(Modeling code records)

=======

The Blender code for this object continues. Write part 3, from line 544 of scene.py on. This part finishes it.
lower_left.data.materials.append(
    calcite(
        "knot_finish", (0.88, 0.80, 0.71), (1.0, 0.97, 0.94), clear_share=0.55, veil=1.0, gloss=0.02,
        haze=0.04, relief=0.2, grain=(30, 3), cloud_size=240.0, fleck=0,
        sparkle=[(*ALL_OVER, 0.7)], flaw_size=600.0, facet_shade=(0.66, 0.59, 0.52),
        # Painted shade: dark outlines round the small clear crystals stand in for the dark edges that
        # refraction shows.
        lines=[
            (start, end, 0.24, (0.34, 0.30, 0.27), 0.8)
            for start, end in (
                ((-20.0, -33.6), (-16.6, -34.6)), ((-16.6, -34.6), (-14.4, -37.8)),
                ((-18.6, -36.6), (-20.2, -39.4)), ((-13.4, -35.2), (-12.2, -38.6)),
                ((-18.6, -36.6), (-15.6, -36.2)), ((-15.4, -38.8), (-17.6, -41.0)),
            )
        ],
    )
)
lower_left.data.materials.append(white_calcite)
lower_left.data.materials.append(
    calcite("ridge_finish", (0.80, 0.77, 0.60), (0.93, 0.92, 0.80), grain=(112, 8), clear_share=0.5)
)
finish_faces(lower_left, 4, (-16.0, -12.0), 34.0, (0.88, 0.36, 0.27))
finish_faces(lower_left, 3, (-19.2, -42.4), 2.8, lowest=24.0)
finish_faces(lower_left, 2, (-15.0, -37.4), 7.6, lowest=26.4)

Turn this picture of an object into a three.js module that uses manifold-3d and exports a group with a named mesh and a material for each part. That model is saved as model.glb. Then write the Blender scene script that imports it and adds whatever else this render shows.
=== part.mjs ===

=======

## PROBLEM DETAILS
Repeat the material above exactly.

## TASK ANSWER
The Blender code for this object continues. Write part 3, from line 544 of scene.py on. This part finishes it.
lower_left.data.materials.append(
    calcite(
        "knot_finish", (0.88, 0.80, 0.71), (1.0, 0.97, 0.94), clear_share=0.55, veil=1.0, gloss=0.02,
        haze=0.04, relief=0.2, grain=(30, 3), cloud_size=240.0, fleck=0,
        sparkle=[(*ALL_OVER, 0.7)], flaw_size=600.0, facet_shade=(0.66, 0.59, 0.52),
        # Painted shade: dark outlines round the small clear crystals stand in for the dark edges that
        # refraction shows.
        lines=[
            (start, end, 0.24, (0.34, 0.30, 0.27), 0.8)
            for start, end in (
                ((-20.0, -33.6), (-16.6, -34.6)), ((-16.6, -34.6), (-14.4, -37.8)),
                ((-18.6, -36.6), (-20.2, -39.4)), ((-13.4, -35.2), (-12.2, -38.6)),
                ((-18.6, -36.6), (-15.6, -36.2)), ((-15.4, -38.8), (-17.6, -41.0)),
            )
        ],
    )
)
lower_left.data.materials.append(white_calcite)
lower_left.data.materials.append(
    calcite("ridge_finish", (0.80, 0.77, 0.60), (0.93, 0.92, 0.80), grain=(112, 8), clear_share=0.5)
)
finish_faces(lower_left, 4, (-16.0, -12.0), 34.0, (0.88, 0.36, 0.27))
finish_faces(lower_left, 3, (-19.2, -42.4), 2.8, lowest=24.0)
finish_faces(lower_left, 2, (-15.0, -37.4), 7.6, lowest=26.4)

Turn this picture of an object into a three.js module that uses manifold-3d and exports a group with a named mesh and a material for each part. That model is saved as model.glb. Then write the Blender scene script that imports it and adds whatever else this render shows.
=== part.mjs ===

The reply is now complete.